As the Italian economy goes on subsidizing such unproductive companies as Alfa Romeo, the profit-dependent firms have to pay for it. "We are against this sort of thing," asserts Mr. Di Capua of fiat. "We have to pay for this unproductive and negative system in Italy."

Fiat, he adds, "is a private international corporation with a social sensitivity; but it also has a need to make a profit. We don't have any understanding of this fact at the political level."

Indeed, the repetitive labor strife at Fiat is having a sharp effect on the company's research-and-development efforts for the future.

In calling on Dr.
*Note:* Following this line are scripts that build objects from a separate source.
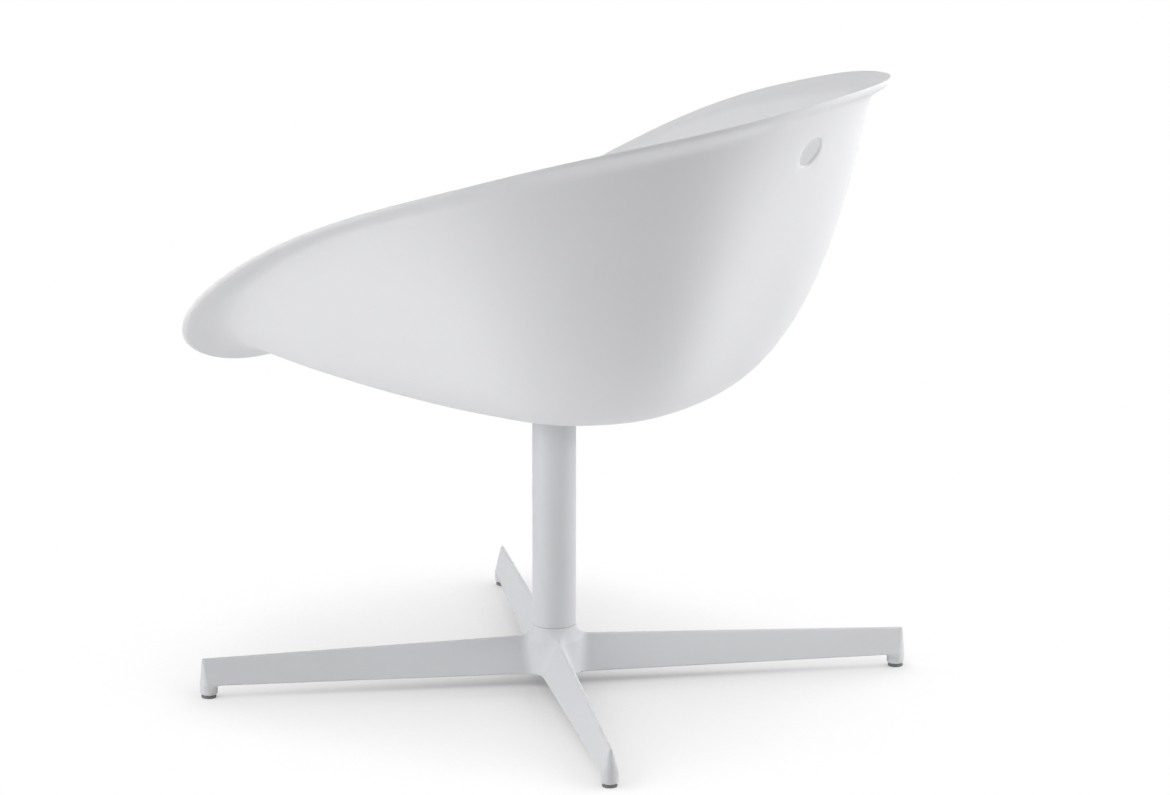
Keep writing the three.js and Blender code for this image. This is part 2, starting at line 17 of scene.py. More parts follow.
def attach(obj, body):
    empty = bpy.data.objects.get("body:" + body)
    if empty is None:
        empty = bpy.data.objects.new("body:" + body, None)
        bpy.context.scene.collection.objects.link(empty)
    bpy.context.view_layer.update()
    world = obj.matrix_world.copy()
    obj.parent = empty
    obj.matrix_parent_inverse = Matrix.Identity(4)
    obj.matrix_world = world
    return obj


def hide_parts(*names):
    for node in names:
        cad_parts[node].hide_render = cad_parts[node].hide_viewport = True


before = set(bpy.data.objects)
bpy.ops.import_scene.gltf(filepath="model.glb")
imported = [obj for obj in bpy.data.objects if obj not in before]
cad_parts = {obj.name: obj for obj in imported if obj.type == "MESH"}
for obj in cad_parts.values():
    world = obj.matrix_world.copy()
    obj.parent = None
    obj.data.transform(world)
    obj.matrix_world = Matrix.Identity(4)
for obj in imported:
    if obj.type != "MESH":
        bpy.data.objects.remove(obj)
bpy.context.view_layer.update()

LOG = logging.getLogger("chair")
MM = 0.001
SIDE_PER_ROUNDING = 2.2
IMAGE_WIDTH = 1170
IMAGE_HEIGHT = 795

Point = tuple[float, float]
Colour = tuple[float, float, float]


class Body(Enum):
    """The CAD bodies that pieces ride on."""

    BASE = "base"
    SEAT = "seat"


class Slot(Enum):
    """The record's material slots."""

    SHELL = "shell_plastic"
    PAINT = "white_paint"
    STEEL = "steel"
    ZINC = "zinc"
    BRASS = "brass"
    NYLON = "nylon"
    ACETAL = "acetal"
    RUBBER = "grey_rubber"


class Carve(Enum):
    """How one solid changes another."""

    CUT = "DIFFERENCE"
    JOIN = "UNION"


# Finishes


@dataclass(frozen=True)
class Finish:
    """A surface: its colour and sheen, and the fine relief that its making leaves."""

    name: str
    slot: Slot
    colour: Colour
    roughness: float
    metallic: float = 0.0
    grain: float = 0.6
    grain_depth: float = 0.02
    patch: float = 90.0
    tone_shift: float = 0.03
    roughness_shift: float = 0.06
    sheen_level: float = 0.5

    def relief_coordinates(self, nodes: "NodeSketch") -> bpy.types.NodeSocket:
        """The coordinates, in metres, that the fine relief is laid out in.

        Args:
            nodes: the material's nodes.

        Returns:
            The socket of the coordinates.
        """
        return nodes.coordinates

    def material(self) -> bpy.types.Material:
        """Makes the material, or finds it if it was made before.

        Returns:
            The material.
        """
        made = bpy.data.materials.get(self.name)
        if made is not None:
            return made
        nodes = NodeSketch(self.name)
        patches = nodes.noise(nodes.coordinates, self.patch, detail=4.0)
        grain = nodes.noise(self.relief_coordinates(nodes), self.grain, detail=3.0)
        dark = tuple(channel * (1.0 - self.tone_shift) for channel in self.colour)
        tone = nodes.mix_colour(patches, dark, self.colour)
        rough = nodes.spread(patches, self.roughness, self.roughness_shift)
        relief = nodes.bump(grain, self.grain_depth)
        nodes.surface(tone, rough, relief, self.metallic, self.sheen_level)
        return nodes.material

    def dress(self, piece: bpy.types.Object) -> None:
        """Gives a piece this finish in every slot.

        Args:
            piece: the object to dress.
        """
        piece.data.materials.clear()
        piece.data.materials.append(self.material())


@dataclass(frozen=True)
class TurnedFinish(Finish):
    """A lathe-turned surface, whose fine lines run round the swivel axis."""

    def relief_coordinates(self, nodes: "NodeSketch") -> bpy.types.NodeSocket:
        """Coordinates that stay the same round the axis.

        Args:
            nodes: the material's nodes.

        Returns:
            The socket of the coordinates.
        """
        return nodes.round_the_axis()


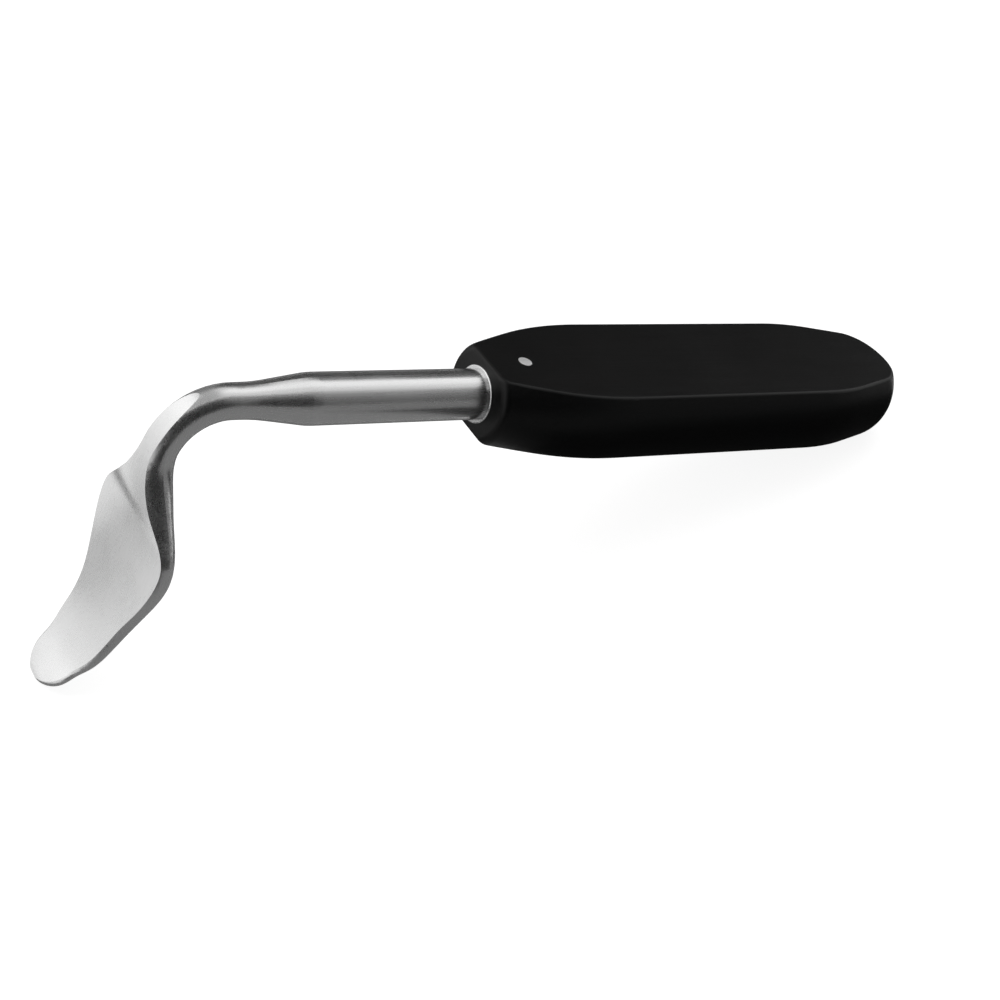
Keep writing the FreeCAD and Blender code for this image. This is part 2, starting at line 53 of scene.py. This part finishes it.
# Grey cards that only reflections see: name, corner, side that the tone runs along, other side,
# and the tone at the start and at the end of that first side.
# On the floor: dark beyond the blade and beside the grip, grey elsewhere, pale behind the blade.
FLOOR_CARDS = (
    ("floor_far_left", (-0.5, -0.8, 0.0), (0.39, 0.0, 0.0), (0.0, 0.755, 0.0), 0.013, 0.013),
    ("floor_by_blade", (-0.14, -0.045, 0.0), (0.14, 0.0, 0.0), (0.0, 0.045, 0.0), 0.27, 0.27),
    ("floor_by_shaft", (-0.11, -0.8, 0.0), (0.11, 0.0, 0.0), (0.0, 0.755, 0.0), 0.27, 0.27),
    ("floor_by_grip", (0.0, -0.09, 0.0), (0.16, 0.0, 0.0), (0.0, 0.085, 0.0), 0.03, 0.03),
    ("floor_front_right", (0.0, -0.8, 0.0), (0.8, 0.0, 0.0), (0.0, 0.71, 0.0), 0.25, 0.25),
    ("floor_right", (0.16, -0.09, 0.0), (0.64, 0.0, 0.0), (0.0, 0.085, 0.0), 0.25, 0.25),
    ("floor_behind", (-0.12, 0.001, 0.0), (0.92, 0.0, 0.0), (0.0, 0.6, 0.0), 0.17, 0.17),
    ("floor_left_behind", (-0.12, 0.047, 0.0001), (-0.0355, -0.0355, 0.0), (-0.45, 0.45, 0.0), 0.55, 0.95),
)

# In the room: the near side dark on the left, the back dark low down, the left back and right bright
ROOM_CARDS = (
    ("near_wall_left", (-1.2, -0.9, 0.0), (1.65, 0.0, 0.0), (0.0, 0.2, 1.3), 0.03, 0.03),
    ("near_wall_right", (0.45, -0.9, 0.0), (0.0, 0.2, 1.3), (1.15, 0.0, 0.0), 0.12, 0.42),
    ("back_wall", (0.25, 0.9, 0.0), (0.55, -0.55, 0.0), (0.0, 0.0, 0.75), 0.07, 0.07),
    ("back_left", (-0.42, 0.95, 0.0), (0.0, -0.4, 1.3), (0.67, 0.0, 0.0), 0.15, 0.55),
    ("left_wall_side", (-1.1, -0.1, 0.0), (0.0, 0.0, 0.6), (0.32, 0.32, 0.0), 0.7, 0.9),
    ("left_wall_low", (-0.78, 0.22, 0.0), (0.0, 0.0, 0.6), (0.48, 0.48, 0.0), 1.0, 1.7),
    ("left_wall_high", (-1.1, -0.1, 0.6), (0.2, -0.2, 0.6), (0.8, 0.8, 0.0), 1.7, 1.7),
    ("overhead", (-0.6, -0.5, 1.15), (0.98, 0.0, 0.0), (0.0, 1.1, 0.0), 0.5, 0.5),
    ("right_glow", (0.95, -0.05, 0.42), (-0.55, 0.0, 0.73), (0.0, 0.55, 0.0), 1.4, 1.4),
)

# Soft lamps for matt surfaces and the shadow: name, place, aim, size and how bright the face is
SOFTBOXES = (
    ("top_light", (0.3, 0.4, 1.05), (0.1, 0.0, 0.05), (1.4, 1.0), 1.6),
    ("left_light", (-0.75, 0.9, 0.85), (-0.08, 0.0, 0.03), (1.0, 1.0), 1.7),
)


class Nodes:
    """A short way to build one material's node tree."""

    def __init__(self, name):
        self.material = bpy.data.materials.new(name)
        self.material.use_nodes = True
        self.tree = self.material.node_tree
        self.tree.nodes.clear()
        self.output = self.add("ShaderNodeOutputMaterial")

    def add(self, kind, **settings):
        node = self.tree.nodes.new(kind)
        for key, value in settings.items():
            if key in node.inputs.keys():
                node.inputs[key].default_value = value
            else:
                setattr(node, key, value)
        return node

    def join(self, source, target):
        self.tree.links.new(source, target)

    def along_shaft(self):
        """Coordinates with X along the shaft, in metres from the front of the grip."""
        place = self.add("ShaderNodeTexCoord")
        turn = self.add("ShaderNodeMapping", vector_type="TEXTURE")
        turn.inputs["Location"].default_value = GRIP_FRONT
        turn.inputs["Rotation"].default_value = (0.0, math.radians(SHAFT_SLOPE), 0.0)
        self.join(place.outputs["Object"], turn.inputs["Vector"])
        return turn.outputs["Vector"]

    def noise(self, vector, scale, stretch=(1.0, 1.0, 1.0), detail=2.0, roughness=0.5):
        """Noise at scale features to the metre, drawn out by stretch."""
        size = self.add("ShaderNodeMapping")
        size.inputs["Scale"].default_value = [scale / s for s in stretch]
        self.join(vector, size.inputs["Vector"])
        noise = self.add("ShaderNodeTexNoise", Scale=1.0, Detail=detail, Roughness=roughness)
        self.join(size.outputs["Vector"], noise.inputs["Vector"])
        return noise.outputs["Fac"]

    def spread(self, value, low, high, start=0.3, end=0.7):
        """Maps a value between start and end onto low to high."""
        change = self.add("ShaderNodeMapRange")
        for key, number in (("From Min", start), ("From Max", end), ("To Min", low), ("To Max", high)):
            change.inputs[key].default_value = number
        self.join(value, change.inputs["Value"])
        return change.outputs["Result"]

    def mix(self, share, first, second):
        """A blend of two values."""
        blend = self.add("ShaderNodeMix", data_type="FLOAT")
        self.join(share, blend.inputs[0])
        self.join(first, blend.inputs[2])
        self.join(second, blend.inputs[3])
        return blend.outputs[0]

    def sum(self, first, second, share=1.0):
        """The first value and a share of the second."""
        total = self.add("ShaderNodeMath", operation="MULTIPLY_ADD")
        self.join(second, total.inputs[0])
        total.inputs[1].default_value = share
        self.join(first, total.inputs[2])
        return total.outputs["Value"]

    def bump(self, height, distance, strength=1.0):
        bump = self.add("ShaderNodeBump", Distance=distance, Strength=strength)
        self.join(height, bump.inputs["Height"])
        return bump.outputs["Normal"]

    def grey(self, value):
        """A grey colour from a value."""
        colour = self.add("ShaderNodeCombineColor")
        for key in ("Red", "Green", "Blue"):
            self.join(value, colour.inputs[key])
        return colour.outputs["Color"]


def satin_steel(name, tone, roughness):
    """Finely brushed steel: hair lines along the shaft, and down the blade past the bend."""
    n = Nodes(name)
    place = n.along_shaft()
    apart = n.add("ShaderNodeSeparateXYZ")
    n.join(place, apart.inputs["Vector"])
    past_bend = n.spread(apart.outputs["X"], 0.0, 1.0, start=BEND_START, end=BEND_END)
    shaft_lines = n.noise(place, 2600.0, stretch=(HAIR_LINE, 1.0, 1.0), detail=3.0)
    blade_lines = n.noise(place, 2600.0, stretch=(1.0, 1.0, HAIR_LINE), detail=3.0)
    lines = n.mix(past_bend, shaft_lines, blade_lines)
    clouds = n.noise(place, 90.0, detail=3.0)
    grain = n.noise(place, 5200.0, detail=1.0)

    shader = n.add("ShaderNodeBsdfPrincipled", Metallic=1.0)
    tones = n.sum(n.spread(lines, tone * 0.96, tone * 1.02), n.spread(clouds, -0.015, 0.015))
    n.join(n.grey(tones), shader.inputs["Base Color"])
    rough = n.sum(n.spread(lines, roughness * 0.9, roughness * 1.1), n.spread(clouds, -0.02, 0.02))
    n.join(rough, shader.inputs["Roughness"])
    n.join(n.bump(n.sum(lines, grain, 0.35), 0.000006), shader.inputs["Normal"])
    n.join(shader.outputs["BSDF"], n.output.inputs["Surface"])
    return n.material


def grip_plastic(name):
    """Matte black plastic with a fine grain and faint lines from its machining."""
    n = Nodes(name)
    place = n.along_shaft()
    grain = n.noise(place, 2400.0, detail=4.0, roughness=0.6)
    lines = n.noise(place, 1500.0, stretch=(30.0, 1.0, 1.0), detail=2.0)
    clouds = n.noise(place, 45.0, detail=3.0)

    shader = n.add("ShaderNodeBsdfPrincipled")
    shader.inputs["Specular IOR Level"].default_value = 0.2
    n.join(n.grey(n.spread(grain, 0.0014, 0.0032)), shader.inputs["Base Color"])
    rough = n.sum(n.spread(clouds, 0.33, 0.4), n.spread(lines, -0.03, 0.03))
    n.join(rough, shader.inputs["Roughness"])
    n.join(n.bump(n.sum(grain, lines, 0.5), 0.000015), shader.inputs["Normal"])
    n.join(shader.outputs["BSDF"], n.output.inputs["Surface"])
    return n.material


def paint(node, material):
    """Gives a CAD node its material."""
    NODES[node].data.materials.clear()
    NODES[node].data.materials.append(material)


def plane(name, low, high, height):
    """A level rectangle for the studio, from one corner to the other."""
    mesh = bpy.data.meshes.new(name)
    corners = [(low[0], low[1], 0), (high[0], low[1], 0), (high[0], high[1], 0), (low[0], high[1], 0)]
    mesh.from_pydata(corners, [], [(0, 1, 2, 3)])
    thing = bpy.data.objects.new(name, mesh)
    thing.location = (0.0, 0.0, height)
    bpy.context.scene.collection.objects.link(thing)
    return thing


def background_share(tree):
    """1 for rays that should find plain white: from the camera, off metal and through glass."""
    path = tree.nodes.new("ShaderNodeLightPath")
    last = path.outputs["Is Camera Ray"]
    for kind in ("Is Glossy Ray", "Is Transmission Ray"):
        either = tree.nodes.new("ShaderNodeMath")
        either.operation = "MAXIMUM"
        tree.links.new(last, either.inputs[0])
        tree.links.new(path.outputs[kind], either.inputs[1])
        last = either.outputs["Value"]
    return last


def white_floor():
    """A pale floor that shows as white, with the object's shadow left on it."""
    n = Nodes("floor_white")
    glow = n.add("ShaderNodeEmission")
    strength = n.add("ShaderNodeMath", operation="MULTIPLY")
    n.join(background_share(n.tree), strength.inputs[0])
    strength.inputs[1].default_value = FLOOR_GLOW
    n.join(strength.outputs["Value"], glow.inputs["Strength"])
    body = n.add("ShaderNodeBsdfDiffuse")
    body.inputs["Color"].default_value = (FLOOR_TONE, FLOOR_TONE, FLOOR_TONE, 1.0)
    both = n.add("ShaderNodeAddShader")
    n.join(body.outputs["BSDF"], both.inputs[0])
    n.join(glow.outputs["Emission"], both.inputs[1])
    n.join(both.outputs["Shader"], n.output.inputs["Surface"])
    floor = plane("floor", (-FLOOR_HALF, -FLOOR_HALF), (FLOOR_HALF, FLOOR_HALF), FLOOR_HEIGHT)
    floor.data.materials.append(n.material)


def studio_world():
    """A white room for the camera and for reflections, and an even pale one for matt surfaces."""
    world = bpy.data.worlds.new("room")
    bpy.context.scene.world = world
    world.use_nodes = True
    tree = world.node_tree
    tree.nodes.clear()
    output = tree.nodes.new("ShaderNodeOutputWorld")
    background = tree.nodes.new("ShaderNodeBackground")
    background.inputs["Color"].default_value = WHITE
    level = tree.nodes.new("ShaderNodeMix")
    level.inputs[2].default_value = ROOM_LEVEL
    level.inputs[3].default_value = 1.0
    tree.links.new(background_share(tree), level.inputs[0])
    tree.links.new(level.outputs[0], background.inputs["Strength"])
    tree.links.new(background.outputs["Background"], output.inputs["Surface"])


def card(name, corner, along, across, first, last):
    """A grey card that only reflections see; its tone runs from first to last along one side."""
    start, side, other = Vector(corner), Vector(along), Vector(across)
    mesh = bpy.data.meshes.new(name)
    mesh.from_pydata([start, start + side, start + side + other, start + other], [], [(0, 1, 2, 3)])
    shades = mesh.color_attributes.new("shade", "FLOAT_COLOR", "POINT")
    for i, tone in enumerate((first, last, last, first)):
        shades.data[i].color = (tone, tone, tone, 1.0)
    n = Nodes(name + "_shade")
    shade = n.add("ShaderNodeVertexColor", layer_name="shade")
    glow = n.add("ShaderNodeEmission")
    n.join(shade.outputs["Color"], glow.inputs["Color"])
    n.join(glow.outputs["Emission"], n.output.inputs["Surface"])
    mesh.materials.append(n.material)
    thing = bpy.data.objects.new(name, mesh)
    for kind in ("camera", "diffuse", "transmission", "volume_scatter", "shadow"):
        setattr(thing, "visible_" + kind, False)
    bpy.context.scene.collection.objects.link(thing)


def softbox(name, place, aim, size, level):
    """A soft rectangular lamp that points at aim; the cards stand for it in reflections."""
    lamp = bpy.data.lights.new(name, "AREA")
    lamp.shape = "RECTANGLE"
    lamp.size, lamp.size_y = size
    lamp.energy = level * math.pi * size[0] * size[1]
    thing = bpy.data.objects.new(name, lamp)
    thing.location = place
    thing.rotation_mode = "QUATERNION"
    thing.rotation_quaternion = (Vector(aim) - Vector(place)).to_track_quat("-Z", "Y")
    thing.visible_glossy = False
    bpy.context.scene.collection.objects.link(thing)


def camera():
    """The camera at the photograph's place."""
    lens = bpy.data.cameras.new("camera")
    lens.lens = CAMERA_LENS
    lens.sensor_width = CAMERA_SENSOR
    lens.clip_start = 0.01
    thing = bpy.data.objects.new("camera", lens)
    thing.location = CAMERA_PLACE
    thing.rotation_euler = [math.radians(a) for a in CAMERA_TURN]
    bpy.context.scene.collection.objects.link(thing)
    bpy.context.scene.camera = thing


paint("blade_and_shaft", satin_steel("blade_steel_satin", *BLADE_FINISH))
paint("front_ring", satin_steel("ring_steel_satin", *RING_FINISH))
paint("cross_pin", satin_steel("pin_steel_ground", *PIN_FINISH))
paint("handle", grip_plastic("grip_plastic_matte"))

white_floor()
studio_world()
for row in FLOOR_CARDS + ROOM_CARDS:
    card(*row)
for row in SOFTBOXES:
    softbox(*row)
camera()
bpy.context.scene.view_settings.view_transform = "Standard"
Paolo Scolari, director of product engineering, I was met at one of Fiat's many offices, scattered around this northern industrial city.

"Today, we are meeting here and we are not working in our research laboratories and design departments," the engineering chief said. "Thus, there are many activities that unfortunately have been completely stopped, and this means that we will have a lot of hard work to make up for this lost time."

The effect on Fiat R&D is severe, he admitted, but not devastating.

"What we would like to do is do things faster," he declared.

Meanwhile, Fiat's research objectives are twofold:

* Improved fuel economy all across the board.

* Development and use of of lighter-weight materials while, at the same time, keeping a tight rein on costs.

The company has scheduled a capital outlay of $6.5 billion over the next five years.

fiat has some 6,500 research people on the payroll, including those at both the auto company and corporate facilities. The Italian carmaker also cooperates with other European auto companies, including PSA Peugeot-Citroen in France and the highly rated Porsche research think tank at Weissach, near Stuttgart.

"We have been working with Porsche on two engines, a 2- liter and 2.5-liter, that are considerably advanced right now," Dr. Scolari said.

"However, when the engines will reach the production stage I cannot say. They obviously are more expensive, but the level of performance is remarkable."

If Fiat and the union do not finally settle their longstanding confrontation, the new engines and a lot more, may be a long time in coming.